The quantum of the tax gap
The financial impact of base erosion and profit shifting is a risk to South Africa, but is hard to quantify as yet. A study by Global Financial Integrity found South Africa is one of the top 10 countries in the world that suffers illicit outflows, having lost more than $122-billion over 10 years.
In an effort to make sense of the magnitude of the Beps problem in South Africa, the Davis report makes reference to data from the South African Reserve Bank and Sars that provides an indication of the extent of payments directed offshore. The timeframe under consideration covers the period of the financial market meltdown and the immediate aftermath.
The trends show that, overall, just after the financial crises in 2008, outflows increased by nearly 25%.

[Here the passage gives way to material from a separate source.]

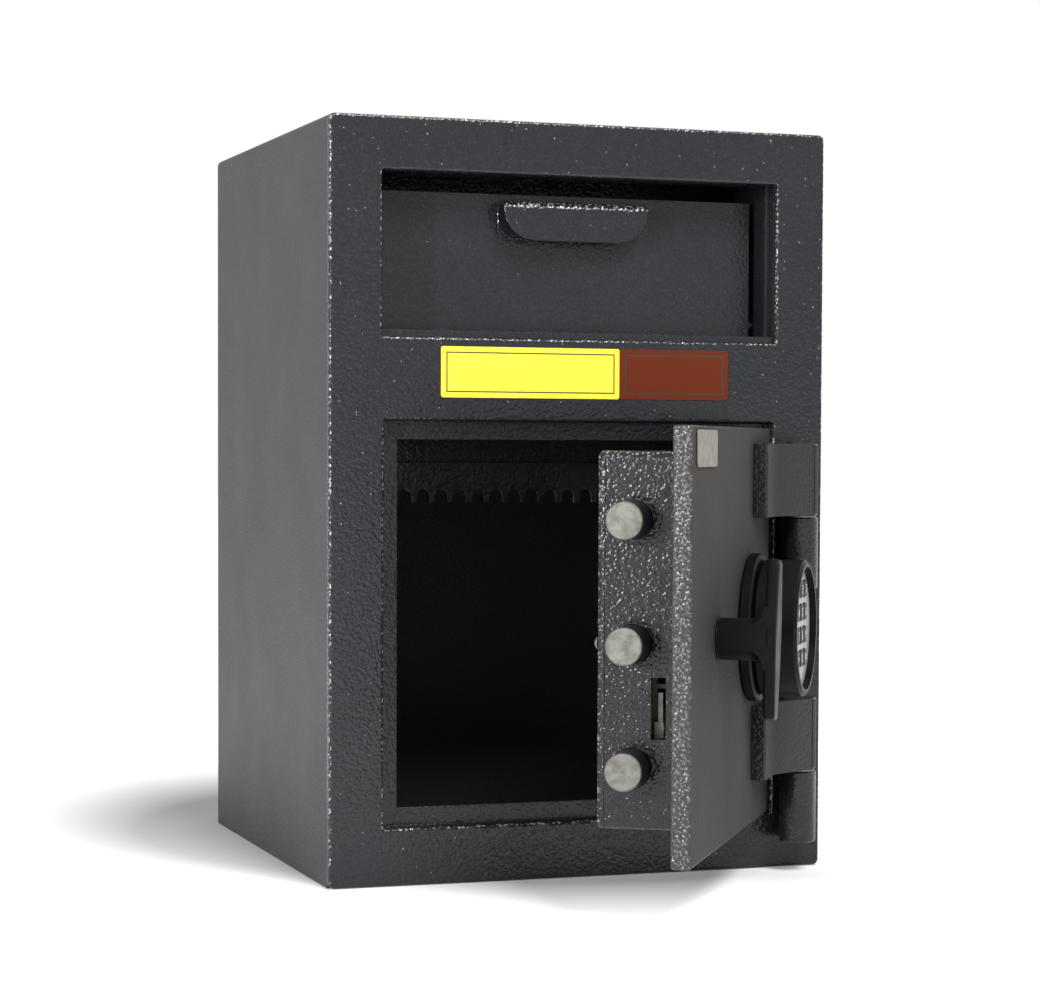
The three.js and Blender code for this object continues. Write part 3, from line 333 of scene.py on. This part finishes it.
def rgb(red, green, blue):
    """A colour given as it looks on a screen, 0 to 255."""
    parts = [channel / 255 for channel in (red, green, blue)]
    linear = [p / 12.92 if p <= 0.04045 else ((p + 0.055) / 1.055) ** 2.4 for p in parts]
    return (*linear, 1)


cabinet_paint = finish_from(
    "cabinet_paint",
    coat,
    {
        "Colour": rgb(30, 31, 35),
        "Painted Top Highlight Colour": rgb(42, 43, 47),
        "Relief": 1.4,
        "Roughness": 0.24,
    },
    sheen_level=0.3,
)
front_paint = finish_from(
    "front_paint",
    coat,
    {
        "Colour": rgb(31, 32, 36),
        "Painted Top Highlight Colour": rgb(44, 45, 49),
        "Relief": 1.8,
        "Roughness": 0.16,
        "Droplets": 0.4,
        "Painted Droplet Highlight": 0.35,
        "Painted Edge Highlight": 0.55,
        "Face": (0, -1, 0),
        "Face Painted Reflection Colour": rgb(32, 33, 37),
    },
    sheen_level=0.3,
)
shell_paint = finish_from(
    "shell_paint",
    coat,
    {
        "Colour": rgb(50, 50, 52),
        "Painted Top Highlight Colour": rgb(62, 62, 64),
        "Pebbles per Metre": 620.0,
        "Droplets": 0.1,
        "Relief": 1.6,
        "Roughness": 0.5,
    },
    sheen_level=0.22,
)
# The door's and the straps' face colours are painted: darker than their edges and warm on the
# door, a painted reflection and painted shade for their sheen.
door_paint = finish_from(
    "door_paint",
    coat,
    {
        "Colour": rgb(44, 44, 46),
        "Painted Top Highlight Colour": rgb(60, 59, 58),
        "Pebbles per Metre": 500.0,
        "Relief": 2.8,
        "Roughness": 0.14,
        "Painted Edge Highlight": 0.12,
        "Edge Start": -0.3,
        "Face": DOOR_FRONT,
        "Face Roughness": 0.6,
        "Face Painted Reflection Colour": rgb(36, 34, 32),
    },
    sheen_level=0.35,
)
strap_paint = finish_from(
    "strap_paint",
    coat,
    {
        "Colour": rgb(34, 34, 36),
        "Painted Top Highlight Colour": rgb(48, 48, 50),
        "Relief": 1.8,
        "Roughness": 0.16,
        "Face": DOOR_FRONT,
        "Face Roughness": 0.4,
        "Face Painted Reflection Colour": rgb(30, 30, 32),
    },
    sheen_level=0.25,
)
box_paint = finish_from(
    "box_paint",
    coat,
    {
        "Colour": rgb(27, 27, 31),
        "Painted Top Highlight Colour": rgb(42, 42, 45),
        "Relief": 1.8,
        "Roughness": 0.13,
        "Droplets": 0.6,
        "Painted Edge Highlight": 0.4,
        "Face": DOOR_FREE_EDGE,
        "Face Painted Reflection Colour": rgb(28, 28, 32),
    },
    sheen_level=0.3,
)
bolt_steel = finish_from(
    "bolt_steel",
    metal,
    {
        "Colour": rgb(114, 113, 107),
        "Stain": rgb(84, 82, 76),
        "Stain Amount": 0.7,
        "Roughness": 0.58,
        "End": BOLT_LENGTH,
        "Shaft Painted Reflection Colour": rgb(62, 63, 66),
        "Shaft Painted Reflection Amount": 1.0,
    },
    metallic=0.9,
)


def plain_metal(name, colour, stain, stain_amount, roughness, metallic):
    values = {
        "Colour": colour,
        "Stain": stain,
        "Stain Amount": stain_amount,
        "Roughness": roughness,
    }
    return finish_from(name, metal, values, metallic=metallic)


pin_steel = plain_metal("pin_steel", rgb(120, 119, 114), rgb(84, 82, 77), 0.5, 0.45, 0.9)
bright_pin = plain_metal("bright_pin", rgb(214, 214, 204), rgb(170, 170, 158), 0.4, 0.5, 0.7)
dark_pin = plain_metal("dark_pin", rgb(44, 44, 46), rgb(30, 30, 31), 0.5, 0.5, 0.9)
zinc = plain_metal("zinc_plate", rgb(120, 120, 116), rgb(84, 82, 78), 0.6, 0.5, 0.9)
badge_metal = plain_metal("badge_metal", rgb(138, 133, 124), rgb(104, 99, 91), 0.5, 0.42, 0.8)

yellow_enamel = finish_from(
    "yellow_enamel",
    grain,
    {
        "Colour": rgb(236, 217, 62),
        "Grains per Metre": 900.0,
        "Relief": 0.08,
        "Roughness": 0.42,
    },
)
brown_enamel = finish_from(
    "brown_enamel",
    grain,
    {
        "Colour": rgb(92, 36, 12),
        "Grains per Metre": 900.0,
        "Relief": 0.08,
        "Roughness": 0.55,
    },
    sheen_level=0.15,
)
line_ink = finish_from("line_ink", grain, {"Colour": rgb(34, 30, 26), "Roughness": 0.5})
black_plastic = finish_from(
    "black_plastic",
    grain,
    {"Colour": rgb(12, 11, 10), "Relief": 0.25, "Roughness": 0.4},
    sheen_level=0.11,
)
silver_plastic = finish_from(
    "silver_plastic",
    grain,
    {
        "Colour": rgb(176, 178, 180),
        "Speckle Colour": rgb(110, 112, 115),
        "Speckle Amount": 0.6,
        "Roughness": 0.4,
    },
    metallic=0.3,
)
key_rubber = finish_from(
    "key_rubber", grain, {"Colour": rgb(26, 26, 27), "Relief": 0.15, "Roughness": 0.55}
)
numeral_ink = finish_from(
    "numeral_ink", grain, {"Colour": rgb(225, 225, 222), "Roughness": 0.5}
)


WELD_REACH = 0.002 * MM
FLAT_WITHIN = math.radians(0.5)


def dress(names, material, edge=0.5 * MM, steps=2, limit=30):
    """Gives CAD nodes their finish, with edges softened where they turn past the limit."""
    for name in names:
        node = nodes[name]
        mesh = node.data
        mesh.materials.clear()
        mesh.materials.append(material)
        if "custom_normal" in mesh.attributes:
            mesh.attributes.remove(mesh.attributes["custom_normal"])
        mesh.polygons.foreach_set("use_smooth", [True] * len(mesh.polygons))
        join = node.modifiers.new("joined", "WELD")
        join.merge_threshold = WELD_REACH
        plain = node.modifiers.new("plain faces", "DECIMATE")
        plain.decimate_type = "DISSOLVE"
        plain.angle_limit = FLAT_WITHIN
        soft = node.modifiers.new("soft edges", "BEVEL")
        soft.width = edge
        soft.segments = steps
        soft.limit_method = "ANGLE"
        soft.angle_limit = math.radians(limit)
        soft.use_clamp_overlap = True
        even = node.modifiers.new("even shading", "WEIGHTED_NORMAL")
        even.keep_sharp = False


dress(("cabinet_wrap", "base_plate", "back_plate"), shell_paint)
dress(
    (
        "stop_frame",
        "bolt_keeper",
        "head_deck",
        "roof_baffle",
        "throat_liner",
        "anti_fish_comb",
        "hopper_panel",
        "hopper_tray",
        "hopper_cheek_left",
        "hopper_cheek_right",
        "knuckle_fixed_lower",
        "knuckle_fixed_upper",
    ),
    cabinet_paint,
)
dress(("front_plate",), front_paint, edge=1.4 * MM, steps=3, limit=40)
dress(("pull_handle",), front_paint)
dress(("bolt_box", "box_cover", "dead_bar"), box_paint, edge=0.9 * MM)
dress(("hinge_strap_lower", "hinge_strap_upper"), strap_paint, edge=0.7 * MM)
dress(("door_slab",), door_paint, edge=0.6 * MM)
dress(("guide_bar", "carriage_bar", "lock_body", "spindle_cam"), zinc, edge=0.3 * MM)
dress(("bolt_lower", "bolt_middle", "bolt_upper"), bolt_steel)
dress(
    (
        "cover_screw_left",
        "cover_screw_right",
        "hinge_pin_lower",
        "hinge_pin_upper",
        "hinge_washer_lower",
        "hinge_washer_upper",
    ),
    pin_steel,
    edge=0.25 * MM,
)
dress(("lock_pin",), bright_pin, edge=0.25 * MM)
dress(("hopper_pin_left", "hopper_pin_right"), dark_pin, edge=0.25 * MM)
dress(("badge_plate",), badge_metal, edge=0.2 * MM)
dress(("yellow_plate",), yellow_enamel, edge=0.15 * MM)
dress(("brown_plate",), brown_enamel, edge=0.15 * MM)
dress(
    ("t_handle", "handle_collar", "keypad_base", "keypad_housing"),
    black_plastic,
    edge=0.6 * MM,
    steps=3,
)
dress(("key_face",), silver_plastic, edge=0.2 * MM)

key_names = ["1", "2", "3", "4", "5", "6", "7", "8", "9", "star", "0", "hash"]
key_signs = {"star": "*", "hash": "#"}
dress([f"key_{name}" for name in key_names], key_rubber, edge=0.3 * MM)


def new_piece(name, mesh, material, body):
    piece = bpy.data.objects.new(name, mesh)
    scene.collection.objects.link(piece)
    mesh.materials.clear()
    mesh.materials.append(material)
    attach(piece, body)


BORDER_INSET = 3.6 * MM
BORDER_WIDTH = 0.8 * MM
BORDER_PROUD = 0.03 * MM
BORDER_SUNK = 0.02 * MM


def printed_border(name, node):
    """A thin raised line that runs round a label plate, inset from its edge."""
    low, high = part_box(node)
    front = low.y - BORDER_PROUD
    back = low.y + BORDER_SUNK
    bm = bmesh.new()
    loops = []
    for shrink in (BORDER_INSET, BORDER_INSET + BORDER_WIDTH):
        for y in (front, back):
            corners = [
                (low.x + shrink, y, low.z + shrink),
                (high.x - shrink, y, low.z + shrink),
                (high.x - shrink, y, high.z - shrink),
                (low.x + shrink, y, high.z - shrink),
            ]
            loops.append([bm.verts.new(c) for c in corners])
    outer_front, outer_back, inner_front, inner_back = loops
    for first, second in (
        (outer_front, inner_front),
        (inner_front, inner_back),
        (inner_back, outer_back),
        (outer_back, outer_front),
    ):
        for i in range(4):
            j = (i + 1) % 4
            bm.faces.new((first[i], first[j], second[j], second[i]))
    bmesh.ops.recalc_face_normals(bm, faces=bm.faces)
    mesh = bpy.data.meshes.new(name)
    bm.to_mesh(mesh)
    bm.free()
    new_piece(name, mesh, line_ink, "cabinet")


printed_border("yellow_border", "yellow_plate")
printed_border("brown_border", "brown_plate")

# Numerals moulded on the keys, a touch proud of the rubber
NUMERAL_SIZE = 8.2 * MM
NUMERAL_PROUD = 0.06 * MM

for name in key_names:
    low, high = shut_box(f"key_{name}")
    curve = bpy.data.curves.new(f"numeral_{name}", "FONT")
    curve.body = key_signs.get(name, name)
    curve.size = NUMERAL_SIZE
    curve.align_x = "CENTER"
    curve.align_y = "CENTER"
    curve.extrude = NUMERAL_PROUD
    curve.resolution_u = 3
    lettering = bpy.data.objects.new("lettering", curve)
    scene.collection.objects.link(lettering)
    bpy.context.view_layer.update()
    shaped = lettering.evaluated_get(bpy.context.evaluated_depsgraph_get())
    mesh = bpy.data.meshes.new_from_object(shaped)
    bpy.data.objects.remove(lettering)
    xs = [v.co.x for v in mesh.vertices]
    ys = [v.co.y for v in mesh.vertices]
    middle = Vector(((min(xs) + max(xs)) / 2, (min(ys) + max(ys)) / 2, 0))
    centre = (low + high) / 2
    mesh.transform(Matrix.Translation(-middle))
    mesh.transform(Matrix.Rotation(math.radians(90), 4, "X"))
    mesh.transform(Matrix.Translation((centre.x, low.y, centre.z)))
    mesh.transform(DOOR)
    new_piece(f"numeral_{name}", mesh, numeral_ink, f"key_{name}")


# Floor. It keeps the safe's shadow nearby and glows white farther out. To the right of the
# safe a weaker glow lifts the shadow without hiding it.
FLOOR_REACH = 14.0
FLOOR_DROP = 0.3 * MM
GLOW_CENTRE = (0.05, 0.1, 0.0)
GLOW_FROM, GLOW_FULL = 0.295, 0.5
RIGHT_FROM, RIGHT_FULL, RIGHT_GLOW = 0.1, 0.22, 0.4

floor_mesh = bpy.data.meshes.new("studio_floor")
floor_mesh.from_pydata(
    [
        (-FLOOR_REACH, -FLOOR_REACH, 0),
        (FLOOR_REACH, -FLOOR_REACH, 0),
        (FLOOR_REACH, FLOOR_REACH, 0),
        (-FLOOR_REACH, FLOOR_REACH, 0),
    ],
    [],
    [(0, 1, 2, 3)],
)
floor = bpy.data.objects.new("studio_floor", floor_mesh)
scene.collection.objects.link(floor)
floor.location.z = -FLOOR_DROP
floor_white = bpy.data.materials.new("floor_white")
floor_white.use_nodes = True
ground = Graph(floor_white.node_tree)
shader = floor_white.node_tree.nodes["Principled BSDF"]
shader.inputs["Base Color"].default_value = (0.9, 0.9, 0.9, 1)
shader.inputs["Roughness"].default_value = 0.9
shader.inputs["Specular IOR Level"].default_value = 0.0
shader.inputs["Emission Color"].default_value = (1, 1, 1, 1)
spot = ground.add("ShaderNodeTexCoord").outputs["Object"]
away = ground.vector("DISTANCE", spot, GLOW_CENTRE).outputs["Value"]
across = ground.add("ShaderNodeSeparateXYZ", Vector=spot).outputs["X"]
glow = ground.math(
    "MAXIMUM",
    ground.span(away, GLOW_FROM, GLOW_FULL),
    ground.span(across, RIGHT_FROM, RIGHT_FULL, 0.0, RIGHT_GLOW),
)
ground.feed(shader, "Emission Strength", ground.times(glow, ground.seen()))
floor_mesh.materials.append(floor_white)

# White room: full white to the eye and in reflections, dim as a light
ROOM_LIGHT = 0.22

world = bpy.data.worlds.new("studio")
scene.world = world
world.use_nodes = True
sky = Graph(world.node_tree)
background = world.node_tree.nodes["Background"]
background.inputs["Color"].default_value = (1, 1, 1, 1)
sky.feed(background, "Strength", sky.span(sky.seen(), 0.0, 1.0, ROOM_LIGHT, 1.0))


def soft_light(name, place, target, size, power):
    lamp = bpy.data.lights.new(name, "AREA")
    lamp.shape = "RECTANGLE"
    lamp.size, lamp.size_y = size
    lamp.energy = power
    holder = bpy.data.objects.new(name, lamp)
    scene.collection.objects.link(holder)
    holder.location = place
    aim = Vector(target) - Vector(place)
    holder.rotation_mode = "QUATERNION"
    holder.rotation_quaternion = aim.to_track_quat("-Z", "Y")


soft_light("front_panel", (0.35, -2.2, 2.45), (0, 0, 0.2), (1.0, 1.0), 86)
soft_light("left_panel", (-1.75, -1.85, 0.95), (0, -0.2, 0.2), (1.1, 1.1), 7.5)
soft_light("left_strip", (-1.9, -1.4, 0.72), (0, -0.3, 0.25), (0.12, 0.9), 36)

# Camera as the photograph was taken; its lens and shifts are given in the photograph's pixels
PHOTO_WIDTH = 1040
LENS_PIXELS = 2774.3
SHIFT_PIXELS = (-80, 60)

camera_data = bpy.data.cameras.new("camera")
camera = bpy.data.objects.new("camera", camera_data)
scene.collection.objects.link(camera)
scene.camera = camera
side = Vector((0.93941153, -0.34275391, 0.00507393))
above = Vector((0.00931518, 0.04032156, 0.99914333))
ahead = Vector((0.34266487, 0.93855950, -0.04107136))
turn = Matrix((side, above, -ahead)).transposed()
stand_point = Matrix.Translation((-0.6336458, -1.9396294, 0.2933064))
camera.matrix_world = stand_point @ turn.to_4x4()
camera_data.sensor_width = 36.0
camera_data.lens = LENS_PIXELS / PHOTO_WIDTH * camera_data.sensor_width
camera_data.shift_x = SHIFT_PIXELS[0] / PHOTO_WIDTH
camera_data.shift_y = SHIFT_PIXELS[1] / PHOTO_WIDTH
camera_data.clip_start = 0.05
camera_data.clip_end = 60

scene.view_settings.view_transform = "Standard"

“It is a well-known fact that the South African economy did not feel the full brunt of the aftermath of the financial crises but it seems peculiar that legal, accounting and management consulting services increased by nearly R6.5-billion (an increase of 32.6%) and engineering and technical services by R3.7-billion (an increase of 39.5%),” according to the report.
“Consumption increases during the aftermath of a global financial crisis seem odd in the wake of sluggish economic activity, uncertainty and falling commodity prices. Cognisance of the bill for the 2010 World Cup must be considered, but the quantum of these monetary flows might not be explained by a singular event.”
This is highlighted in the graph (left), which shows that, since 2008, legal, accounting and management consulting services increased disproportionately in relation to other nongoods payments.
Davis said the outflows were “unusual” and would be “amber lights” for any tax practitioner.
“People may have repatriated their rands – but why would management fees increase rapidly? Because they were inflating expenditure at the same time,” he said.
Transfer pricing abuse in legal, accounting and management consulting services is “the classic way these companies avoid tax”.